Seeing to Learn: Observation Learning in Robotics: Seeing to learn (S2l) is an ambitious computer vision-robotics project currently ongoing at University of Leeds, which is aimed at developing advanced observation learning methods for robotics systems. It addresses the inability of current robotic systems to learn from human demonstrations. The project envisions a future where robots could acquire new skills by just observing humans perform a task or even by watching online tutorial videos of demonstrations. In future the robots equipped with these learning methods could be applied in several real world conditions ranging from home to work environments such as construction sites where it could learn to perform the relevant tasks of drilling holes, hammering nails or screwing a bolt just by observing other workers.

Diagram showing a robot observing a human carrying out a task and then reproducing the activity.

Unsupervised activity analysis: Our goal is to learn conceptual models of human activity from observation by a mobile robot given minimal guidance. The ultimate aim is to enable a robot and people to have a shared understanding of what is occuring in the environment. This is a prerequisite for the robot to become a useful assistant.

Photograph of a human using a water cooler with the person's body overlaid by a wire mesh showing torso and limb positions.

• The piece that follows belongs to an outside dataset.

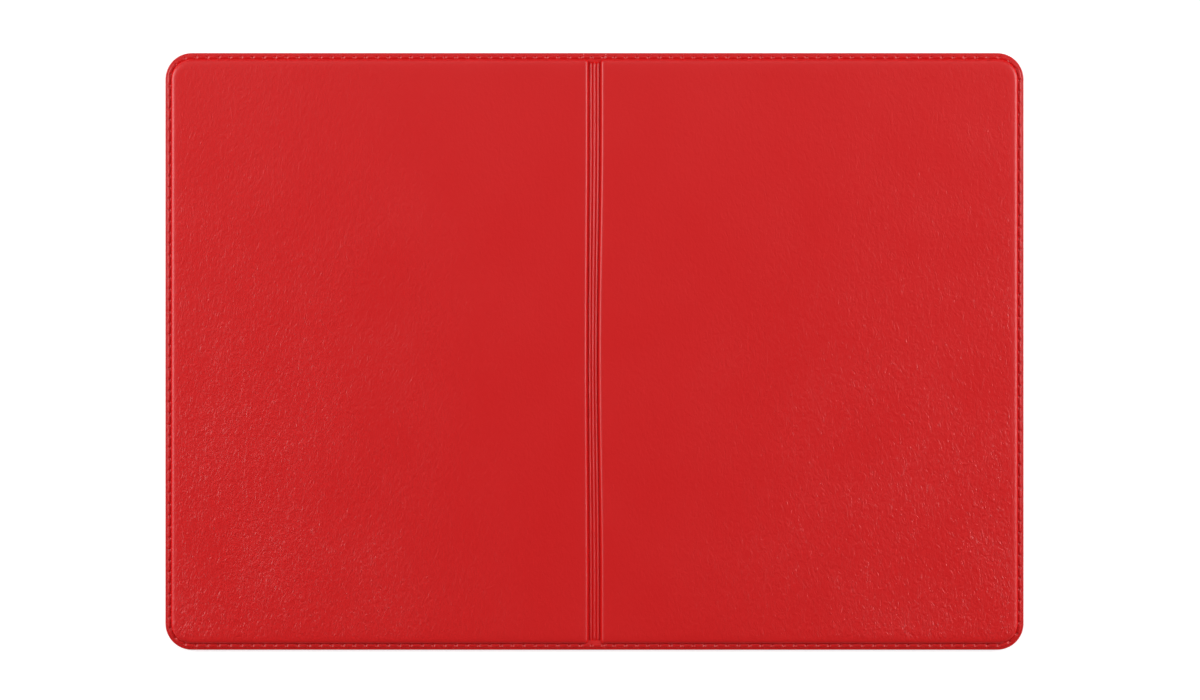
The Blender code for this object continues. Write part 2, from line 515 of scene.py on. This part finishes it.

Tracking objects: This work applies local and global constraints in an optimisation procedure where the interpretation of the tracks (local constraints) and events (global constraints) mutually influence each other. We build a model in terms of the person-object relationship over time which focuses on the carry event. Closed contours which are approximately convex are detected as potential carried objects and form a set of initial object detections. A high level interpretation of which objects are carried when and by whom is computed from high confidence object detections. The current high level interpretation induces a set of object tracks. Confidence estimates on object detections are changed based on the current object tracks. The high level interpretation from above is repeated until convergence.

A photograph of a man carrying a plastic container. The container has been outlined in red by the computer vision system.